Collected data:

———

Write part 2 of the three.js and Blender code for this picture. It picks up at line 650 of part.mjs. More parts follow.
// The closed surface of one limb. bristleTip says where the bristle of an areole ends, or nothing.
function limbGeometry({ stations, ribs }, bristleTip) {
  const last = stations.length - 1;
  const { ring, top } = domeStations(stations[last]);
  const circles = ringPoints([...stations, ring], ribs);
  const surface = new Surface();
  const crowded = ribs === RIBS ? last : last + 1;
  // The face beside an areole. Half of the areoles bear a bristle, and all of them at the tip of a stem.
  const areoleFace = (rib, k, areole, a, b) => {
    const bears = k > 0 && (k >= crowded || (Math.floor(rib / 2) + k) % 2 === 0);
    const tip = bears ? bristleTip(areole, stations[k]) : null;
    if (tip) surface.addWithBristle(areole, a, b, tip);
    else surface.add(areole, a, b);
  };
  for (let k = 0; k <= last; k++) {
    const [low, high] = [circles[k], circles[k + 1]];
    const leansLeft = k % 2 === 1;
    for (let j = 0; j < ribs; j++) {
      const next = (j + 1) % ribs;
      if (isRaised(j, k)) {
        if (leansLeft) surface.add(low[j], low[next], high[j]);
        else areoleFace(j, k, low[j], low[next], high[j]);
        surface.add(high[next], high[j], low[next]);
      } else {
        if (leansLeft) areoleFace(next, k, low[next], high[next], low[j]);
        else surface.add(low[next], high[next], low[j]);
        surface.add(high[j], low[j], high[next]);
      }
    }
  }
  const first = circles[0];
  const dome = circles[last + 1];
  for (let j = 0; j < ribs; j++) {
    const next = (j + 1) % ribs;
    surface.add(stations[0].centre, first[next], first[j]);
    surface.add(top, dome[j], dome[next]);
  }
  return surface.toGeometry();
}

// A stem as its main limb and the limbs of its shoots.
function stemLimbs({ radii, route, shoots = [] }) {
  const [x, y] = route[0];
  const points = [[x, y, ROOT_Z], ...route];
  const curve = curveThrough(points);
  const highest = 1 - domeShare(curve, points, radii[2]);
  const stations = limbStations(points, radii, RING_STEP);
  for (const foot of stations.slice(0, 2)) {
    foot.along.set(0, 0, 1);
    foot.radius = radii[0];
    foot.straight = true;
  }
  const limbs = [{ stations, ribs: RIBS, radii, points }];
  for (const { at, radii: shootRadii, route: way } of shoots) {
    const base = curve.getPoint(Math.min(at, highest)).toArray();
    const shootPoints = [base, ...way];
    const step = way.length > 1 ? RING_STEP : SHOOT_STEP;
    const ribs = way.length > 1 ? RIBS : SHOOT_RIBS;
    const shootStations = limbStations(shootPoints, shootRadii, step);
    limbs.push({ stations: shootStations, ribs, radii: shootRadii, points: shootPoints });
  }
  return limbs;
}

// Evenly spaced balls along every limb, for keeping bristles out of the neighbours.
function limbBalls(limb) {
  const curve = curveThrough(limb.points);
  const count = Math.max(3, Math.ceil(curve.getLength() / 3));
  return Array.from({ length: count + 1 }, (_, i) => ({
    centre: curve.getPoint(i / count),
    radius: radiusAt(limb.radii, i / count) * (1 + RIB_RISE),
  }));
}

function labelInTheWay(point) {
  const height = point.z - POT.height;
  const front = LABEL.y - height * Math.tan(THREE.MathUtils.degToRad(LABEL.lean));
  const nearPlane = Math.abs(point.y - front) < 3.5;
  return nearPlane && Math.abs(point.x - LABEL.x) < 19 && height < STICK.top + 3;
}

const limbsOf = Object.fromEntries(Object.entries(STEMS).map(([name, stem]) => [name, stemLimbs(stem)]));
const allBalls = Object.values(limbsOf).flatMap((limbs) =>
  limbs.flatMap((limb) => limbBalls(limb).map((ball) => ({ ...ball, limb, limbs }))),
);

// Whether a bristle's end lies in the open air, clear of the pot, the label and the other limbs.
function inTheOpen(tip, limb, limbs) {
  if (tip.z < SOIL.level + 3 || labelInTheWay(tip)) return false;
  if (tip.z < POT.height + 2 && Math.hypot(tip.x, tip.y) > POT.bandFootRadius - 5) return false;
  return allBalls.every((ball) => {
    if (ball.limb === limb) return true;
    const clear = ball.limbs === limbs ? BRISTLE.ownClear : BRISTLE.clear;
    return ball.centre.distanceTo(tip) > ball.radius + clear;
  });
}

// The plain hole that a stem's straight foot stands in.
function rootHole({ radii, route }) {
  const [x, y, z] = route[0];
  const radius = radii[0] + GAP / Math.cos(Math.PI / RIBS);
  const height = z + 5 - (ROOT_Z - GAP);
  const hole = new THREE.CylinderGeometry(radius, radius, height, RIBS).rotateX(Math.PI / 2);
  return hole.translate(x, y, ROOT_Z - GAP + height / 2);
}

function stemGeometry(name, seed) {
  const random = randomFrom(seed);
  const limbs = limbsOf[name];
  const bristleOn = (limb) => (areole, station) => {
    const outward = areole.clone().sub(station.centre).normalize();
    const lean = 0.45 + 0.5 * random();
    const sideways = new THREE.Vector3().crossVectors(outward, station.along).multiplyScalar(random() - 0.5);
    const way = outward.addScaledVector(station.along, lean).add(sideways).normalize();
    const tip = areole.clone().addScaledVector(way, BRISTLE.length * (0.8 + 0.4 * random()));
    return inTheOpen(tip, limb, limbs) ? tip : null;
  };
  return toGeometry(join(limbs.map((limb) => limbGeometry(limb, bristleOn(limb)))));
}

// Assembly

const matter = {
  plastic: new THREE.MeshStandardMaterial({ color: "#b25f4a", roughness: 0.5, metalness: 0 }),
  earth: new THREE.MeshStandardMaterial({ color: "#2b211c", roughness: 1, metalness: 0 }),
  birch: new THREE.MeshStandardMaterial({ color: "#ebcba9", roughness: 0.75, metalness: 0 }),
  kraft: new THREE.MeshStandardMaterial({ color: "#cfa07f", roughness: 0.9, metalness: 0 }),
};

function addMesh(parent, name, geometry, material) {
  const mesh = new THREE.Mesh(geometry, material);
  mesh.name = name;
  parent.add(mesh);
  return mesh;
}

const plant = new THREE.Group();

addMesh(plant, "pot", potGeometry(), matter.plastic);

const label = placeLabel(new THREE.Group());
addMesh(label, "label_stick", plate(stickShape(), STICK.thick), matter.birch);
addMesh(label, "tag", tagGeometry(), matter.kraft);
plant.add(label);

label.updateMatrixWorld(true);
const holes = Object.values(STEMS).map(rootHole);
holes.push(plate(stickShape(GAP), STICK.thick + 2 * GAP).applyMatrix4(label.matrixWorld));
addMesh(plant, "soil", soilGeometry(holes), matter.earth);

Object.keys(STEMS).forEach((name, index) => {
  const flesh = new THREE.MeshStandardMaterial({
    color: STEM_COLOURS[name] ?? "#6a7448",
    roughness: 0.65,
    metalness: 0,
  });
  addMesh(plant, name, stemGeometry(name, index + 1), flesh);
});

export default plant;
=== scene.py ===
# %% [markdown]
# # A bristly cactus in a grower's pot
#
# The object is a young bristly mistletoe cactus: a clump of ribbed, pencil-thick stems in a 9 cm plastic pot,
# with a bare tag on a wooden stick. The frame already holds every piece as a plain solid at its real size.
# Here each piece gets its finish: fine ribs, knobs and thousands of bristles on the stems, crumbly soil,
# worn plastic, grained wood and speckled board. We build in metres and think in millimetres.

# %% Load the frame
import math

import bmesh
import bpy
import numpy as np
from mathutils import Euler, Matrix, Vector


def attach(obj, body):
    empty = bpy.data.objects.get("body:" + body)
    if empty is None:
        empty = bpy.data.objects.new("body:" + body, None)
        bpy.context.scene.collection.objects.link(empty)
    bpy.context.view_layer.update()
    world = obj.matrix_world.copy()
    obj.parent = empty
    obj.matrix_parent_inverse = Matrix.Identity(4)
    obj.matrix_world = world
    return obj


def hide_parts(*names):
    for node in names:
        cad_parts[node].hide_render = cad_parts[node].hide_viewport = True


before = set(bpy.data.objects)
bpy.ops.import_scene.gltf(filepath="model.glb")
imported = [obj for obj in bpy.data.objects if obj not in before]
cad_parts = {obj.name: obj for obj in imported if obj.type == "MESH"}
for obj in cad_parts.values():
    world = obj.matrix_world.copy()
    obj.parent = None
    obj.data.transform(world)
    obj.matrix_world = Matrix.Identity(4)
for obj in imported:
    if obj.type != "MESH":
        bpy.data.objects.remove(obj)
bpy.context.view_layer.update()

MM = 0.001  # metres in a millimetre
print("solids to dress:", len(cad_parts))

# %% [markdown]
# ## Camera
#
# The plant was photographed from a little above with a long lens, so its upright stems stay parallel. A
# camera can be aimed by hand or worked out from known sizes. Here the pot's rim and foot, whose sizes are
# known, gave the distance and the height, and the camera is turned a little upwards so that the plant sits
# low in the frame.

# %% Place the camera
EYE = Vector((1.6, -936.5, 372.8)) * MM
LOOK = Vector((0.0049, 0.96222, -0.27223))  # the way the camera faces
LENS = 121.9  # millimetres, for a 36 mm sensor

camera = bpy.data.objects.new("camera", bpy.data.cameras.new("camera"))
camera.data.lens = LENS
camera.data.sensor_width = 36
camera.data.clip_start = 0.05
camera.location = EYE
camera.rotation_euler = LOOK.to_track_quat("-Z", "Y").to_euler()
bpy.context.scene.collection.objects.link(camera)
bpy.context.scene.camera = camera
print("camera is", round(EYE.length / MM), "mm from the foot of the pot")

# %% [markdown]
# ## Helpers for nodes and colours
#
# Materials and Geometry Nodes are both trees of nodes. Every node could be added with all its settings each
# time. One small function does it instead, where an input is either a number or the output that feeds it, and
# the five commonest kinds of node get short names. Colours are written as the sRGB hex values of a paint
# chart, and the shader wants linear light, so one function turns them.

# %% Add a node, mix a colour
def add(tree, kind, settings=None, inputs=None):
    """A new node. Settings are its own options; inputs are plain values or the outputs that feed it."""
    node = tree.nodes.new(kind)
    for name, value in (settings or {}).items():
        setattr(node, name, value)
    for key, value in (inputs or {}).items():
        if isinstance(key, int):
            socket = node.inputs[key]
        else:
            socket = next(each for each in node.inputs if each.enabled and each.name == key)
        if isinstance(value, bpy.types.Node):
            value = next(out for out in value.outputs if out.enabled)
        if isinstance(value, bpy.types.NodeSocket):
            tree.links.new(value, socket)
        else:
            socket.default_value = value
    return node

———

Goal:
Output exactly one stretch of the listing: from the line containing "const flesh = new" through the line containing "if empty is", both end lines included.

Complete response:
  const flesh = new THREE.MeshStandardMaterial({
    color: STEM_COLOURS[name] ?? "#6a7448",
    roughness: 0.65,
    metalness: 0,
  });
  addMesh(plant, name, stemGeometry(name, index + 1), flesh);
});

export default plant;
=== scene.py ===
# %% [markdown]
# # A bristly cactus in a grower's pot
#
# The object is a young bristly mistletoe cactus: a clump of ribbed, pencil-thick stems in a 9 cm plastic pot,
# with a bare tag on a wooden stick. The frame already holds every piece as a plain solid at its real size.
# Here each piece gets its finish: fine ribs, knobs and thousands of bristles on the stems, crumbly soil,
# worn plastic, grained wood and speckled board. We build in metres and think in millimetres.

# %% Load the frame
import math

import bmesh
import bpy
import numpy as np
from mathutils import Euler, Matrix, Vector


def attach(obj, body):
    empty = bpy.data.objects.get("body:" + body)
    if empty is None:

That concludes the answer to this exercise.